Today’s planning board is far different from the one that wrote the original mountainside rules seven years ago.

The majority today feels the old rules are too strict and should be rolled back.

The changing of the guard on the planning board came about organically, yet predictably. 

A slate of three new county commissioners — who all believe the old steep slope rules were in varying degrees too strict — won an upset election in 2010.

Naturally, planning board members appointed by the new commissioners more closely reflected the philosophy of those commissioners.

That’s the case with any political appointments, whether it’s the president’s picks for cabinet members or the governor’s picks for agency heads. It’s perfectly normal for elected leaders to appoint worker bees who share their values.

So it wasn’t a question of “if,” but rather how much, the steep slope rules would be loosened by the new planning board appointed by the new commissioners.

Commissioner Doug Cody said the commissioners have been falsely represented as pulling the strings of the planning board.

“We have been accused of pressuring the planning board to gut these ordinances. Have you felt any pressure at all?” Cody asked County Planner Gerald Green at a recent county meeting.

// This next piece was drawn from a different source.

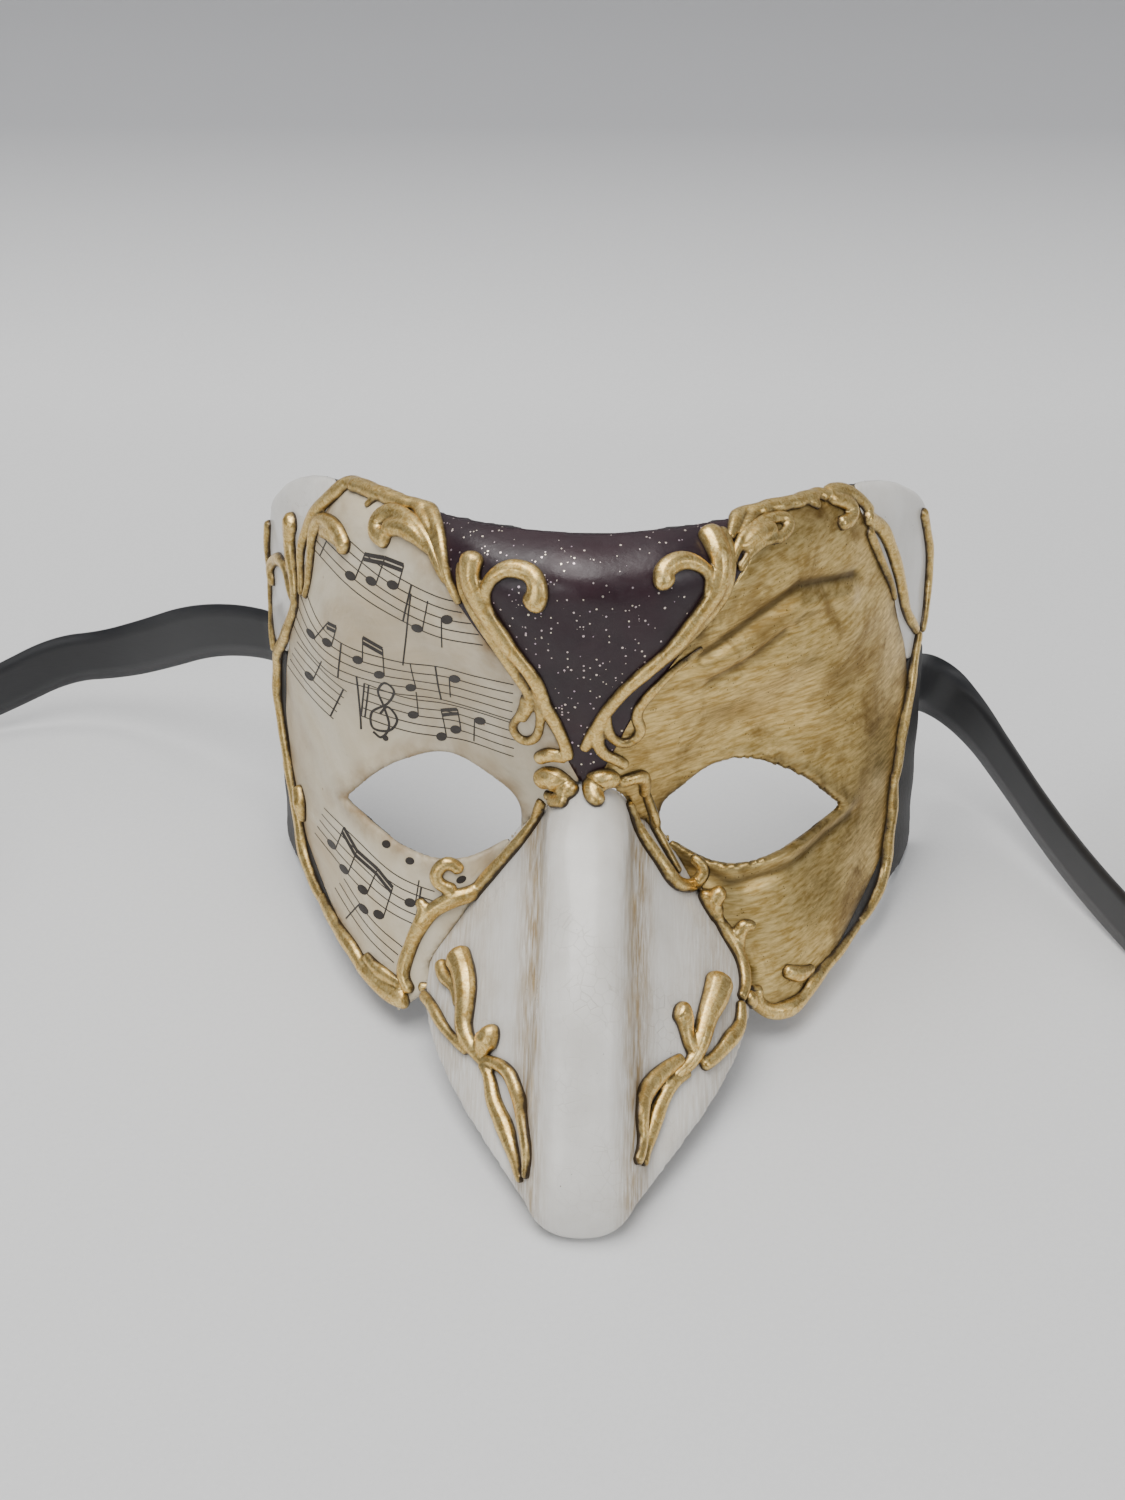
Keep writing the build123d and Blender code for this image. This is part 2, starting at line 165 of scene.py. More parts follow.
class Shader:
    """A node tree being built: node() adds one node, and inputs may be values or other nodes' outputs."""

    def __init__(self, name):
        self.material = bpy.data.materials.new(name)
        self.material.use_nodes = True
        self.tree = self.material.node_tree
        self.surface = self.tree.nodes["Principled BSDF"]
        self.place = self.node("ShaderNodeTexCoord").outputs["Object"]

    def fill(self, socket, value):
        if isinstance(value, bpy.types.NodeSocket):
            self.tree.links.new(value, socket)
        else:
            socket.default_value = value

    def node(self, kind, inputs=None, **settings):
        made = self.tree.nodes.new(kind)
        for key, value in settings.items():
            setattr(made, key, value)
        for key, value in (inputs or {}).items():
            self.fill(made.inputs[key], value)
        return made

    def noise(self, scale, detail=3, rough=0.55, stretch=None, distortion=0):
        place = self.place
        if stretch:
            place = self.node("ShaderNodeMapping", {"Vector": place, "Scale": stretch}).outputs["Vector"]
        inputs = {"Vector": place, "Scale": scale, "Detail": detail, "Roughness": rough, "Distortion": distortion}
        return self.node("ShaderNodeTexNoise", inputs).outputs["Fac"]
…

“Not, not at all,” Green replied.

The planning board is an all-volunteer group, and that makes it prone to a good bit of flux. In the past year, there’s been turnover among four of the 11 planning board members — a couple had health problems, one decided it was too time consuming, another simply cycled off due to term limits.

Today, the planning board only has two members left from when the original ordinance was written seven years ago. 

County Planner Gerald Green said the planning board has been thoughtful and deliberate. They didn’t come in and start blindly slashing language from the ordinance

“The people appointed to the planning board represent a broad spectrum of the county population,” Green said.

That’s a good thing if industry insight is desired, but not so good if it comes with inherent biases.